• RAW DATA:
•••••

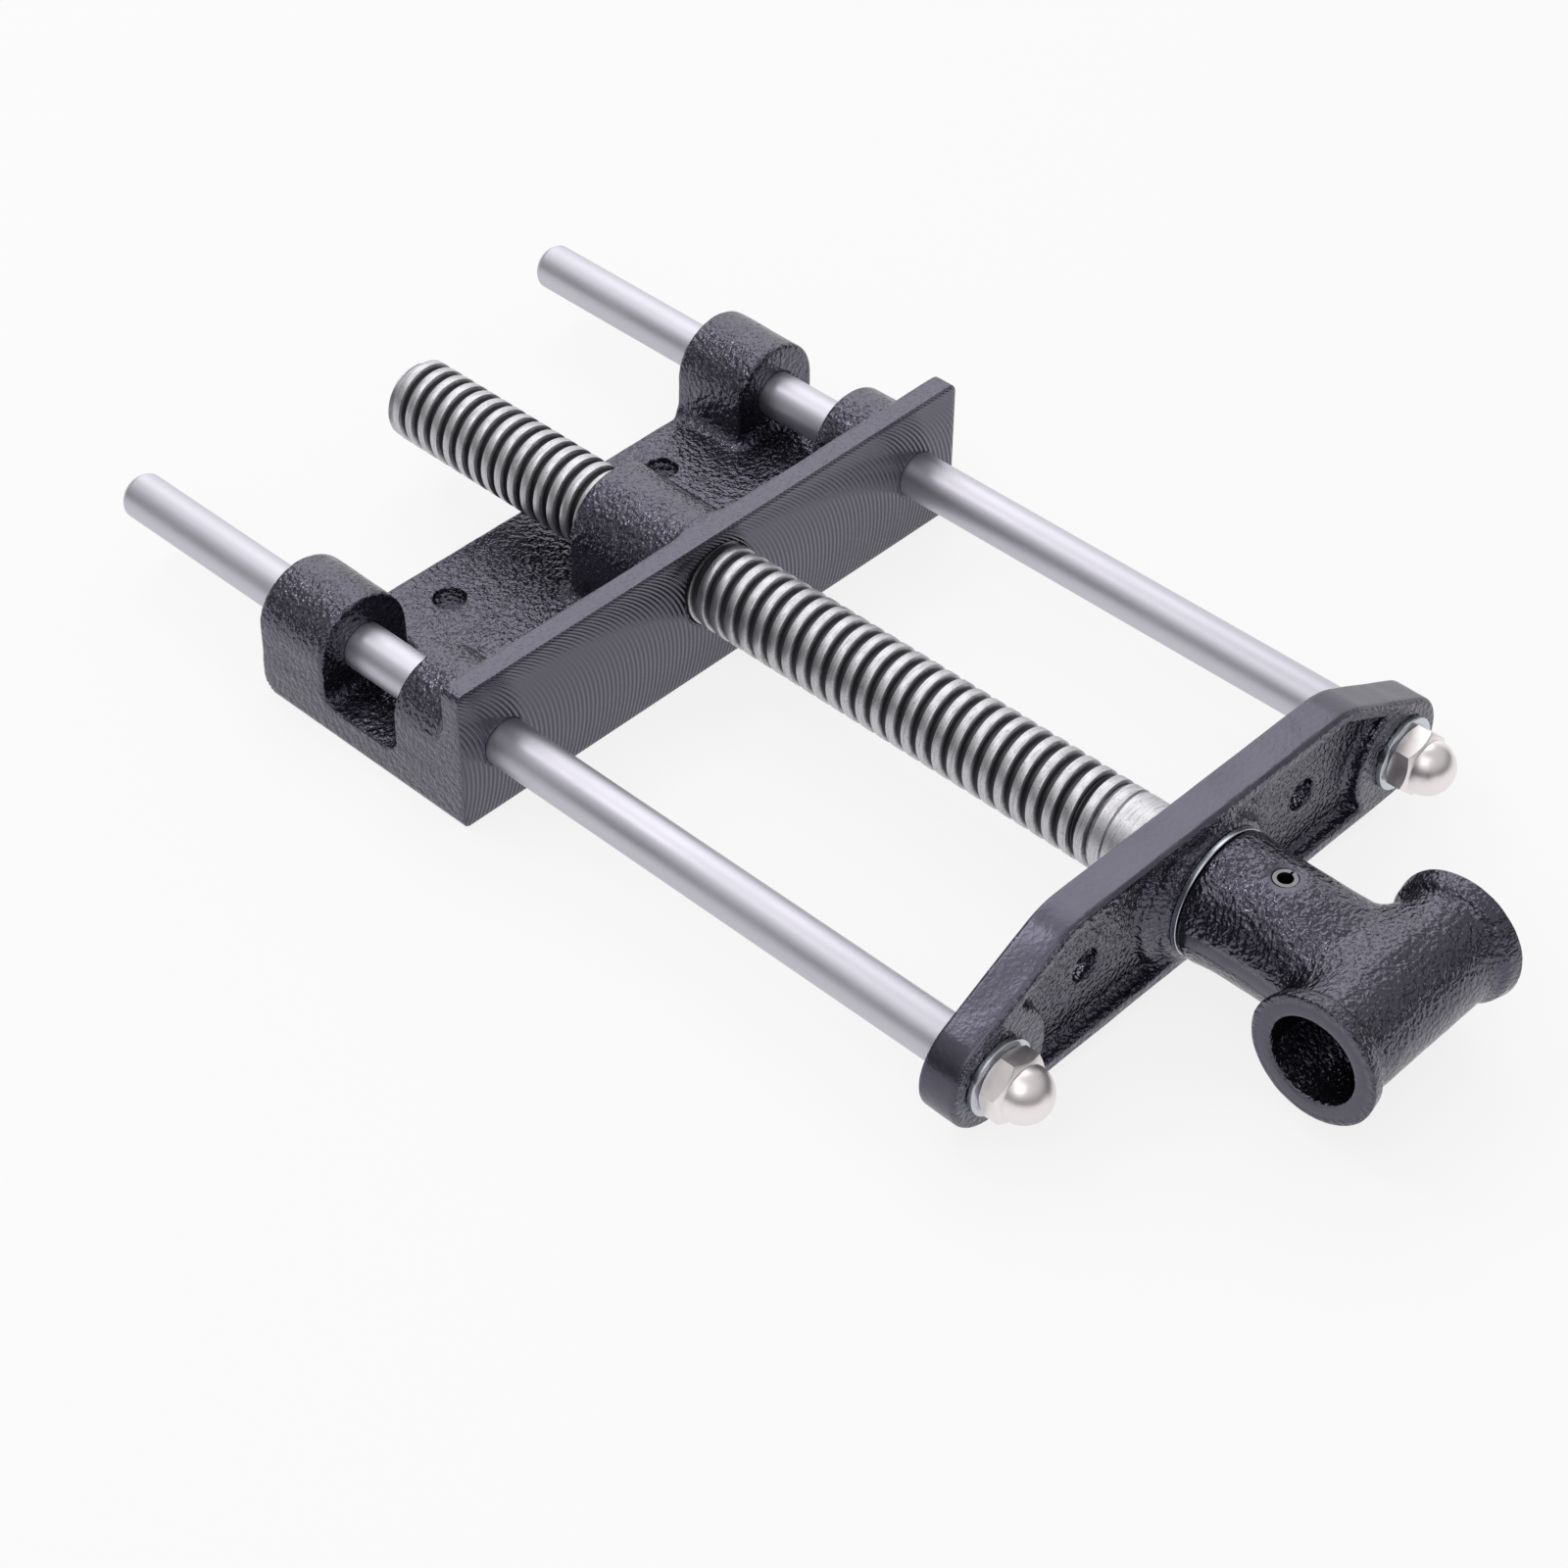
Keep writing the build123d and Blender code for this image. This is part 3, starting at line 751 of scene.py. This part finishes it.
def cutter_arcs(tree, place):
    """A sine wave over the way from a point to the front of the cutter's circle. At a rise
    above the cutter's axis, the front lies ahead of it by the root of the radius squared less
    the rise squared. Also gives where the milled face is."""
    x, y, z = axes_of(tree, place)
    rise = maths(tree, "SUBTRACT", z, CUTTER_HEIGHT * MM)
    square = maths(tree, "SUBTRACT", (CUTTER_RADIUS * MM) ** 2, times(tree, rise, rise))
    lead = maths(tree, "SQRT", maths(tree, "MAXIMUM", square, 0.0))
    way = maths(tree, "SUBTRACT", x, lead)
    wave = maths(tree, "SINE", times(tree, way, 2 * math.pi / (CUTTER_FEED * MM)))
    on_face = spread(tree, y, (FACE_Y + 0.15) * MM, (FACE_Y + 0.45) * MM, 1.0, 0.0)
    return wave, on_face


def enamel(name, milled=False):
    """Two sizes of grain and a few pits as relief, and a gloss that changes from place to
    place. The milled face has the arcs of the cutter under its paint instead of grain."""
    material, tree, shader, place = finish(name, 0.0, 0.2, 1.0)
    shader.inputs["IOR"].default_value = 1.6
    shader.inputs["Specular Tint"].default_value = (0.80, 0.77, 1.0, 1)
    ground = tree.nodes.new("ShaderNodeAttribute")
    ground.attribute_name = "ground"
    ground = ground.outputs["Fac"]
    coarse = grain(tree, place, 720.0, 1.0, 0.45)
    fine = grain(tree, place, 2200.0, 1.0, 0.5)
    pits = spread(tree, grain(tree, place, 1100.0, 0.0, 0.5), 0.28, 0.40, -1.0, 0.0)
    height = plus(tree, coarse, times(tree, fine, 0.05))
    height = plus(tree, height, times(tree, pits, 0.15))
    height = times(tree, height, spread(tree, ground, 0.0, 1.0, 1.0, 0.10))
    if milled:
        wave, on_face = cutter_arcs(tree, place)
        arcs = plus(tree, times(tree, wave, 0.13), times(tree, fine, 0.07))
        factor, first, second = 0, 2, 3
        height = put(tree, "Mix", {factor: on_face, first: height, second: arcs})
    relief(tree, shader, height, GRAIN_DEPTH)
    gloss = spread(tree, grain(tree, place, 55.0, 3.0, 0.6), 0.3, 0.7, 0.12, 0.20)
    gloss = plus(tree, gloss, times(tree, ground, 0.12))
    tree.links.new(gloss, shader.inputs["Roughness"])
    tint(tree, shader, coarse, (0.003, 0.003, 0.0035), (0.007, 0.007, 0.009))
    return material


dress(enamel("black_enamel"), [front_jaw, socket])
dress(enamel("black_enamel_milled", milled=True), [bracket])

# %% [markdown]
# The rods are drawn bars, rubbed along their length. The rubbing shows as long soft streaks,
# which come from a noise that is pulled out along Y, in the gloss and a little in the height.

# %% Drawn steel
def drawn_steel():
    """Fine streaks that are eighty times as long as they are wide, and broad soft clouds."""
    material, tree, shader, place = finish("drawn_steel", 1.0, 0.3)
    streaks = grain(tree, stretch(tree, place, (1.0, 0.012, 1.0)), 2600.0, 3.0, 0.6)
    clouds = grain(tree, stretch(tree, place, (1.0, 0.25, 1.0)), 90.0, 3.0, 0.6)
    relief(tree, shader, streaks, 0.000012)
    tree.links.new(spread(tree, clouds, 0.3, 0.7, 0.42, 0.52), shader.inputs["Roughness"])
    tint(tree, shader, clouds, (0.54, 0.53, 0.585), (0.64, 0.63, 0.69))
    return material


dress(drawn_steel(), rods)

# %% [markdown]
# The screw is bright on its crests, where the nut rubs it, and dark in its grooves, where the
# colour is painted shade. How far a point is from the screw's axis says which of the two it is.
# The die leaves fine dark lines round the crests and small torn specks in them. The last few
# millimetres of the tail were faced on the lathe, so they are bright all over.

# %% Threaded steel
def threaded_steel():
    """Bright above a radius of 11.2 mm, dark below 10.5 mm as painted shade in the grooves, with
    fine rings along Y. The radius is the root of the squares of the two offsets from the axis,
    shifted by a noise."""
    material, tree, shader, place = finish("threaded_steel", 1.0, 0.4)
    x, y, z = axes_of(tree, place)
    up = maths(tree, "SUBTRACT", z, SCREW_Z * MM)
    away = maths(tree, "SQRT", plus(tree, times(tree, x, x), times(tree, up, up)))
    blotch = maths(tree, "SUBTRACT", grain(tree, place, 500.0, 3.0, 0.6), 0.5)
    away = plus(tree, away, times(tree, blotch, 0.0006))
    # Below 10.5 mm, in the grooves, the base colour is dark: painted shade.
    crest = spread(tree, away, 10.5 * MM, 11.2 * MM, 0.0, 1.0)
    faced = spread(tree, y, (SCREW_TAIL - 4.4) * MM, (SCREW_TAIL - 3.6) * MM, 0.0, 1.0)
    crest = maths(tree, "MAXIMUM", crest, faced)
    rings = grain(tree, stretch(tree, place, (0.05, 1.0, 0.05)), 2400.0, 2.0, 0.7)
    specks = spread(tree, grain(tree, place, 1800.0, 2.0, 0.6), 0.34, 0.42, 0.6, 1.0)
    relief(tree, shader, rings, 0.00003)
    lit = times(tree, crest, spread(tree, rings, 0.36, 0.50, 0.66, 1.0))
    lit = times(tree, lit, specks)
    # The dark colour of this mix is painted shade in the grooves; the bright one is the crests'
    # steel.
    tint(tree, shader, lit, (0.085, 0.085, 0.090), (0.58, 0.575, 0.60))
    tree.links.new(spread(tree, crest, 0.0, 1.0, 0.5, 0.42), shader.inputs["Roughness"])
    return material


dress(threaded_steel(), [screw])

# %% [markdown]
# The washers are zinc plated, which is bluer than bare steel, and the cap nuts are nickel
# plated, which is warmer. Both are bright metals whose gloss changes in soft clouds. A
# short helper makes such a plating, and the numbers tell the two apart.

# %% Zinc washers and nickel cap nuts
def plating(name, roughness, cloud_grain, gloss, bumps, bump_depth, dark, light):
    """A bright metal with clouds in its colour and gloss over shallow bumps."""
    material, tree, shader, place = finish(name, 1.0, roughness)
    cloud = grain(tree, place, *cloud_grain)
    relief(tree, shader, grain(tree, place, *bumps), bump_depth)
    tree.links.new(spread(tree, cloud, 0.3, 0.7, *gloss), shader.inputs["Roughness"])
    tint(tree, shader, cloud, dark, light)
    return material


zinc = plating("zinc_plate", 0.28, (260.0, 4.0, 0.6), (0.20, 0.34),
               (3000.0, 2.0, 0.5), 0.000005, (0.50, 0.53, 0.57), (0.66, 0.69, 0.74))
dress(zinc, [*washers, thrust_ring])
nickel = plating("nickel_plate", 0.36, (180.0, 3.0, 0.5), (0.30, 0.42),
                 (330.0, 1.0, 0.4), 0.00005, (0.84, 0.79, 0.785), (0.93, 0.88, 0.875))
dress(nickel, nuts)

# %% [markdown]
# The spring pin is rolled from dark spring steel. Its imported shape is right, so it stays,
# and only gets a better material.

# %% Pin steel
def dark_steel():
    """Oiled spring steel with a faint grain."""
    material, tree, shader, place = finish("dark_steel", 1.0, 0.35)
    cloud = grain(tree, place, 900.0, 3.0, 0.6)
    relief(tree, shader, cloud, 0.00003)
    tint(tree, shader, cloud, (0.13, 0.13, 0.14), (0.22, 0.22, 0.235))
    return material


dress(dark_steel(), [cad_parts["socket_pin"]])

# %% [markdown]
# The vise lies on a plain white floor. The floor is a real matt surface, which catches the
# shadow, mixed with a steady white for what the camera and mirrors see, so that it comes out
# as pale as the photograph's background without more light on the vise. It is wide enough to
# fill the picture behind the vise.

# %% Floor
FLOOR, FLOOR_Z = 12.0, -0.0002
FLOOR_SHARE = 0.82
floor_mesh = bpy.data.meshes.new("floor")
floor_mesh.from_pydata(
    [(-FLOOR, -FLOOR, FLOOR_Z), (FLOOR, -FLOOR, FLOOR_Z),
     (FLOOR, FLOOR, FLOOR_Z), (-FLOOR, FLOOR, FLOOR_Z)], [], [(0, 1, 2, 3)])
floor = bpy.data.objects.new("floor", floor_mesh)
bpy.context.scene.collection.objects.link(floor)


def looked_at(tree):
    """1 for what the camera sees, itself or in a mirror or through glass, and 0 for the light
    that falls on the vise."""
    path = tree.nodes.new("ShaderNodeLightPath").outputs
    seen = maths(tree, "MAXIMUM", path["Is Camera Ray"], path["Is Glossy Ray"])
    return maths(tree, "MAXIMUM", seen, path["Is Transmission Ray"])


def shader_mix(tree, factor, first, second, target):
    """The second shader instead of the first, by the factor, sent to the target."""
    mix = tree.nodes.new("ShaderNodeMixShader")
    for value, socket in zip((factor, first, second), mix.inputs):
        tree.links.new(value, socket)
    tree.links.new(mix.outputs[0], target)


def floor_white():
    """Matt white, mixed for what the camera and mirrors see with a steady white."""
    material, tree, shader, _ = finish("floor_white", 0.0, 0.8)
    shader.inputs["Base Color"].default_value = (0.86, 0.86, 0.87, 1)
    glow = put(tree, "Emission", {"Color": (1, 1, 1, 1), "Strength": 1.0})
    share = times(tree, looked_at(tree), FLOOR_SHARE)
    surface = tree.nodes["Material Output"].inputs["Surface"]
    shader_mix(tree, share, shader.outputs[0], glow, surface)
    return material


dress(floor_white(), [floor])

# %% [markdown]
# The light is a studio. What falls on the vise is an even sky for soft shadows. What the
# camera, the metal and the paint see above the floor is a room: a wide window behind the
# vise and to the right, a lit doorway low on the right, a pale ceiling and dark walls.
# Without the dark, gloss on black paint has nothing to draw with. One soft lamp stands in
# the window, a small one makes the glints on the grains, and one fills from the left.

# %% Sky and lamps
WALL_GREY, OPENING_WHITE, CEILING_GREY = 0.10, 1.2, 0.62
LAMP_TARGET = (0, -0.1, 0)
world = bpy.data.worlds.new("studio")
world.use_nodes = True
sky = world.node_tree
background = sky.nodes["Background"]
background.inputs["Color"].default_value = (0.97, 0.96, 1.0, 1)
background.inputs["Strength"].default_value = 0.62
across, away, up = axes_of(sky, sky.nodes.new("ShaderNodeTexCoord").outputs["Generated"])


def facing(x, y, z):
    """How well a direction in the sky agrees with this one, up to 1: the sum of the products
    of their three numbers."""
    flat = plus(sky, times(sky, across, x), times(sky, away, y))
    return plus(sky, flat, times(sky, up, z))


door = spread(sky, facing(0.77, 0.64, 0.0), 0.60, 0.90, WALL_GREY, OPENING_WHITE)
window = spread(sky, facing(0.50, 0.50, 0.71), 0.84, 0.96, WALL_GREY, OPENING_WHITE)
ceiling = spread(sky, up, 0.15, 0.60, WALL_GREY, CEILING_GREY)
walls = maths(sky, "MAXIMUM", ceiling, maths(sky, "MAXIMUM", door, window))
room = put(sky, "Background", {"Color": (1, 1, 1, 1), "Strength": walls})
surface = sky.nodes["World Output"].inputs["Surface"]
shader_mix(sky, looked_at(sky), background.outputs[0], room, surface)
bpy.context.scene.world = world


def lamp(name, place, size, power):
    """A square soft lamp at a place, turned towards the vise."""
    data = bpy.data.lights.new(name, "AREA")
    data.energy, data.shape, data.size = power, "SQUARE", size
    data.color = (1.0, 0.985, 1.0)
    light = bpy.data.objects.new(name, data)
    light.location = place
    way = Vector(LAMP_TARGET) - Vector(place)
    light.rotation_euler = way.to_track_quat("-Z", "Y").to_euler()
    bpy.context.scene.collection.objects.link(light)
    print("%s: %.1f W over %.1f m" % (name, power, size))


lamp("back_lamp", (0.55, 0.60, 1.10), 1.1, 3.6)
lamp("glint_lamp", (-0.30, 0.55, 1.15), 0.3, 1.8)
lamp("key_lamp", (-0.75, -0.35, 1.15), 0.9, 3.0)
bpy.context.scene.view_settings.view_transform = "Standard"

•••••

• EXERCISE OBJECTIVE: Only a number is needed: how many lines of the material above contain "scene"?

• TASK ANSWER: 5